Check every line of the material below for the string "scene", and return the ones that have it.
Begin Data excerpt
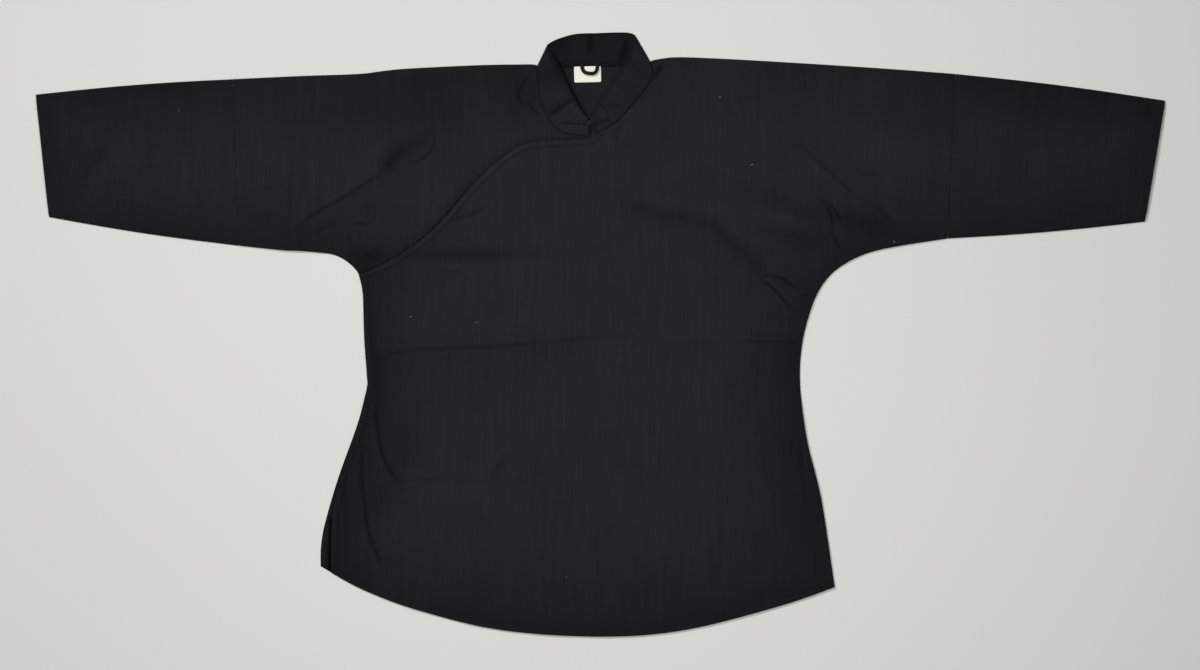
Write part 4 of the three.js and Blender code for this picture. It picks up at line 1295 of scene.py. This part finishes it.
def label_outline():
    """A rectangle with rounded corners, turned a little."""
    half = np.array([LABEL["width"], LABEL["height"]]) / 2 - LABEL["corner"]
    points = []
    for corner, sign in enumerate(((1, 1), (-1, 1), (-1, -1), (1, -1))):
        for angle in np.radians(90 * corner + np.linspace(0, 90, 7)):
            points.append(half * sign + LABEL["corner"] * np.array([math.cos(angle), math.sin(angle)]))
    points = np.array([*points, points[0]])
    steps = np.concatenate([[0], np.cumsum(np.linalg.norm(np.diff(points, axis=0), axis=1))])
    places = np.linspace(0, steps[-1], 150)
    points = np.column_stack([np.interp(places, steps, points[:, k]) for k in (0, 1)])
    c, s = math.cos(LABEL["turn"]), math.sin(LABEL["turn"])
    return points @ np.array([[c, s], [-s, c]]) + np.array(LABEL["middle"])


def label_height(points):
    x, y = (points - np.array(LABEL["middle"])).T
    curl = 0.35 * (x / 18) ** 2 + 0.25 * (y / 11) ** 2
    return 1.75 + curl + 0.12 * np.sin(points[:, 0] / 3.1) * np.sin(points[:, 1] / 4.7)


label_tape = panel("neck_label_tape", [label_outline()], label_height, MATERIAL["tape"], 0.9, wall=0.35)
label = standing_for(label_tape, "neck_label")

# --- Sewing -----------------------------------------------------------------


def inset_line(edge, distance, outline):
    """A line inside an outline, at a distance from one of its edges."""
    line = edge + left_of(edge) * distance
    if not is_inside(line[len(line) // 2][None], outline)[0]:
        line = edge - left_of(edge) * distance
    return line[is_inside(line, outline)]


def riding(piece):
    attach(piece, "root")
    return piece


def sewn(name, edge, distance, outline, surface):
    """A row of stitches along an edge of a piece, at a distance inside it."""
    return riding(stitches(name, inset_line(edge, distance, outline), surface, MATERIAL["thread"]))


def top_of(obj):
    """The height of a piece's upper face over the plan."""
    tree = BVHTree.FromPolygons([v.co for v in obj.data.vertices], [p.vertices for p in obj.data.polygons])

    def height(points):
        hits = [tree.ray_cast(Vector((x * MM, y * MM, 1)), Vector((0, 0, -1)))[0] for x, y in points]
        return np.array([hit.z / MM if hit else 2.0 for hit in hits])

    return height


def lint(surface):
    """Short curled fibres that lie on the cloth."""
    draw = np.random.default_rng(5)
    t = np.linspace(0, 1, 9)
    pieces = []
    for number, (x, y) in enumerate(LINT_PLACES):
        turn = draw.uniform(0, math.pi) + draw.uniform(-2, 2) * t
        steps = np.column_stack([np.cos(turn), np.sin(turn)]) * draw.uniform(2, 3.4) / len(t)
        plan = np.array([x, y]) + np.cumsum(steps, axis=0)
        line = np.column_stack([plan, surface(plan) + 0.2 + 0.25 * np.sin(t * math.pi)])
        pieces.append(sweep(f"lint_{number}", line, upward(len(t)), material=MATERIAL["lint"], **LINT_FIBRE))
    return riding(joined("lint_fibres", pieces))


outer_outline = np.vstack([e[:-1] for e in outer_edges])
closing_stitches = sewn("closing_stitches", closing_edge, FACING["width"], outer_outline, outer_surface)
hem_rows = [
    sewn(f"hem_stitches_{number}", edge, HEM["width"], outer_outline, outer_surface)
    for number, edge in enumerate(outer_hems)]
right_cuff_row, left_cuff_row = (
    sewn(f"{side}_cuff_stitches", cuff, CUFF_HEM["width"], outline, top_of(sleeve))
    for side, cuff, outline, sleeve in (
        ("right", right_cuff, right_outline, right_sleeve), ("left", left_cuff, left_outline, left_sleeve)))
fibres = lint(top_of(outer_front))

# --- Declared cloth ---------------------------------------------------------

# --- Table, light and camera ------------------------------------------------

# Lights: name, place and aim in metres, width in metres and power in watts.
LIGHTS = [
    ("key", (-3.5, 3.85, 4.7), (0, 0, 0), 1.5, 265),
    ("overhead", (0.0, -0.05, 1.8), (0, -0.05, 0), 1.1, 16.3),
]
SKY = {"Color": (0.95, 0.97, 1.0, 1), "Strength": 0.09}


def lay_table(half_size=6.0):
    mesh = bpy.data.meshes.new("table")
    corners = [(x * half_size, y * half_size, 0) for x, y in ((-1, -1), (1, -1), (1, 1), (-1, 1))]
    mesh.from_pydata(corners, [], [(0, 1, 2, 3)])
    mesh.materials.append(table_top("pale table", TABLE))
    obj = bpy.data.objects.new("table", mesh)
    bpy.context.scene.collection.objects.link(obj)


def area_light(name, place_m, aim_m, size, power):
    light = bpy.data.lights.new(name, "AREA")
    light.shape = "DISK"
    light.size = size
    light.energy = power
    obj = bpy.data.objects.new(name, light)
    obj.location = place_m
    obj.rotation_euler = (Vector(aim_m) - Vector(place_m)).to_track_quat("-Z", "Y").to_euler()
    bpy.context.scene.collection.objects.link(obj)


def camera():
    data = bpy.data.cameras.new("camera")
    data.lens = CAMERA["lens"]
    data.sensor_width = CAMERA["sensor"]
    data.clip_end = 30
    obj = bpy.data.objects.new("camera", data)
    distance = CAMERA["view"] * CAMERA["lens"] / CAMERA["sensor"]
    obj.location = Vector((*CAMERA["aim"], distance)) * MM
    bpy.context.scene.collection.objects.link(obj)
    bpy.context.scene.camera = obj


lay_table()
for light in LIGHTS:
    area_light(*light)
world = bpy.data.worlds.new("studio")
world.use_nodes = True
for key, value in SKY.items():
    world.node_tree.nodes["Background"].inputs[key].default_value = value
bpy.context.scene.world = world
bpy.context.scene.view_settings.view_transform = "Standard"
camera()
End Data excerpt
Written response:
Write part 4 of the three.js and Blender code for this picture. It picks up at line 1295 of scene.py. This part finishes it.
    bpy.context.scene.collection.objects.link(obj)
    bpy.context.scene.collection.objects.link(obj)
    bpy.context.scene.collection.objects.link(obj)
    bpy.context.scene.camera = obj
bpy.context.scene.world = world
bpy.context.scene.view_settings.view_transform = "Standard"